本文在给定结构拓扑和结构几何形状的条件下用序列二次规划的优化方法,研究了杆系钻机底座的结构优化设计.文中给出了底座结构优化设计的数学模型,其目标函数为底座结构的质量,所考虑的约束有尺寸上、下限约束、应力约束、刚度约束、位移约束以及局部稳定约束.文中对设计空间进行了转换,利用曲线拟合得出了单元截面各种参数的关系,使底座结构优化设计的数学模型大大简性.为了提高计算效率,本文采用序列二次规划法避免了灵敏度分析中的复杂计算.还利用Kuhn-Tucker条件,给出了优化算法的增量形式.文中推导了相应的计算公式,给出了计算步骤,并编制了相应的计算机程序.为了验证文中的理论及程序,计算了一个工程实例,该底座有176个节点,265个单元,受三种何载工况作用.优化设计迭代八次收敛,结构质量减少12.6％.这些表明文中所用的理论和方法对杆系钻机底座进行结构优化设计是可行的.

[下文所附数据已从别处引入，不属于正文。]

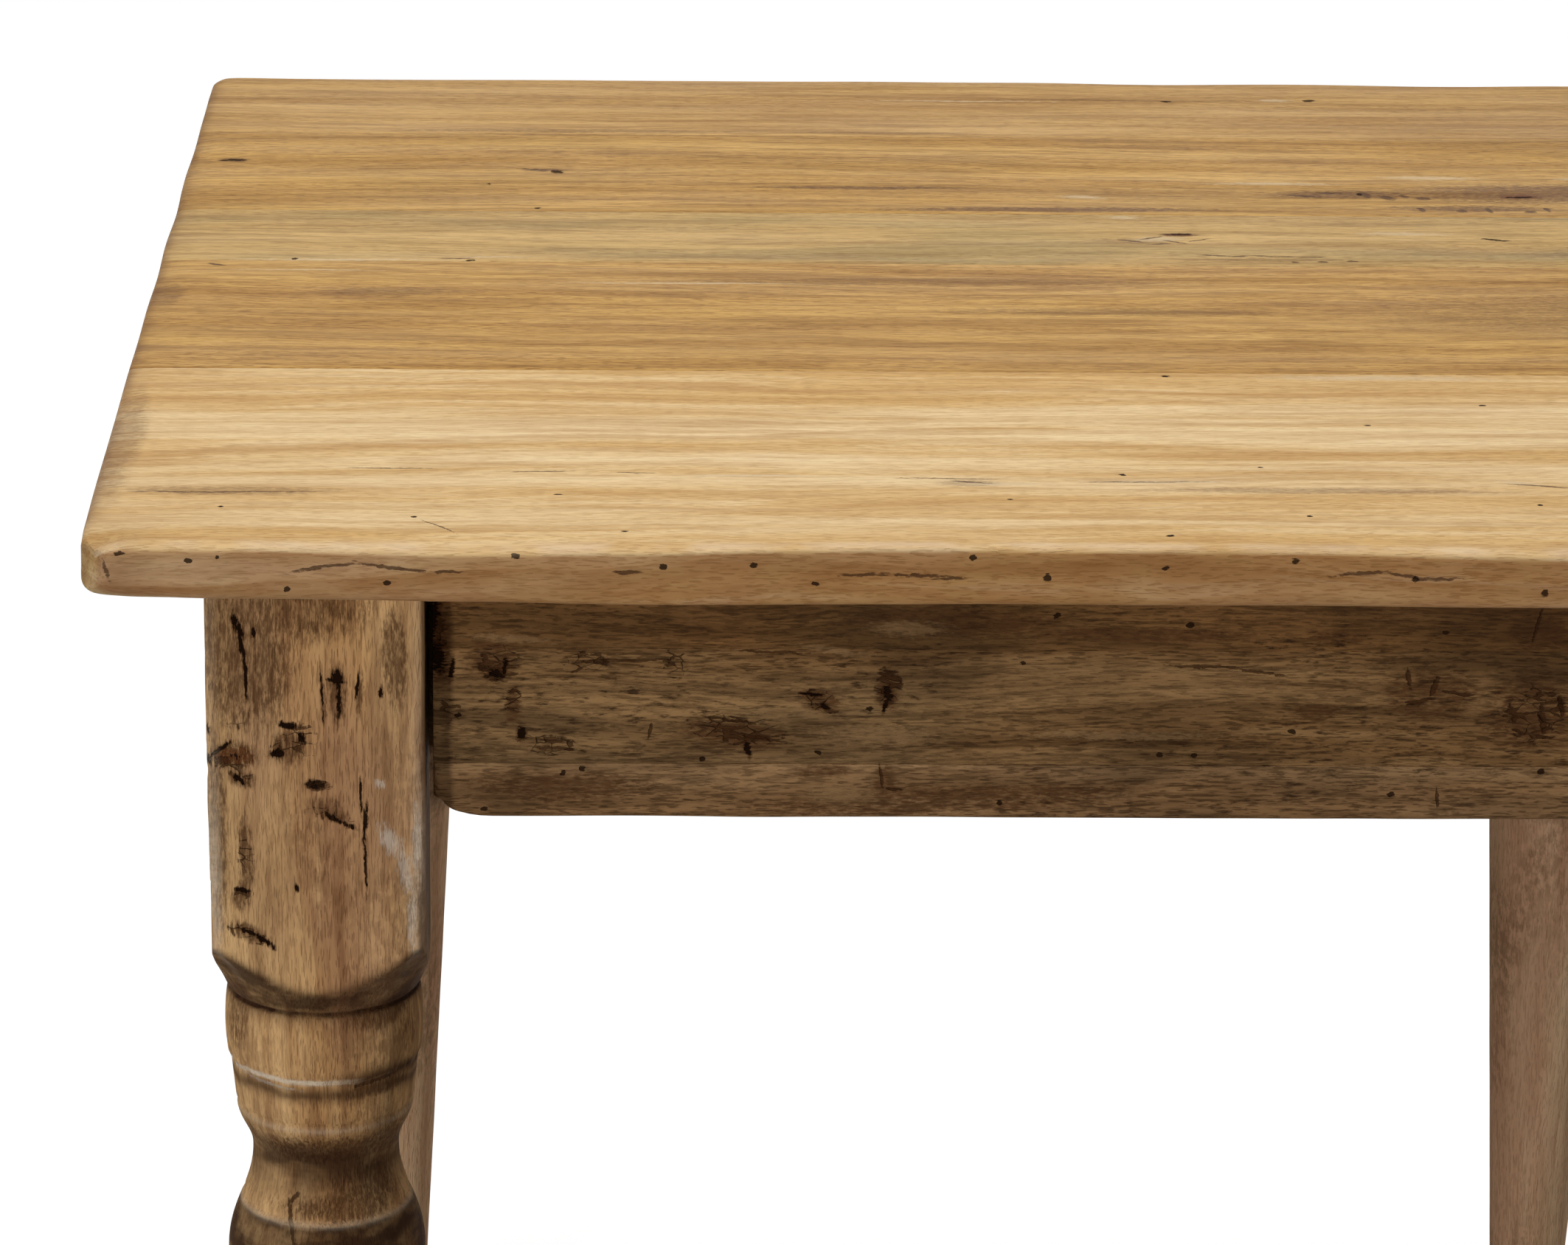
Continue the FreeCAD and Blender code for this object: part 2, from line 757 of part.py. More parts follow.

OPTIMUM STRUCTUAL DESIGN OF DRILLING RIG FOUNDATION

The optimum structual design of a drilling rig foundation made up of bars was studied with sequential quadratic programming for specified structual topology and geometry.A mathematical model was given with its objective of minimizing the structual mass and constraints of local buckling in addition to the usual stress,member size and displacement constraints.The relationship between various parameters of element sections was obtained by curve fitting.Stress constraints were converted into quasi-size constrains to simplify the mathematical model.The sequential quadratic programming was utilized to avoid the complex calculation in sensitivity analysis.An algorithm in incremental form was given under Kuhn-Tucker condition.In order to test the theory and computer program developed,an actual drilling foundation with 176 nodes and 265 elements was calculated in contrast with its original design.The calculation converged after eight iterations and the structual mass was reduced by 12.6 percent.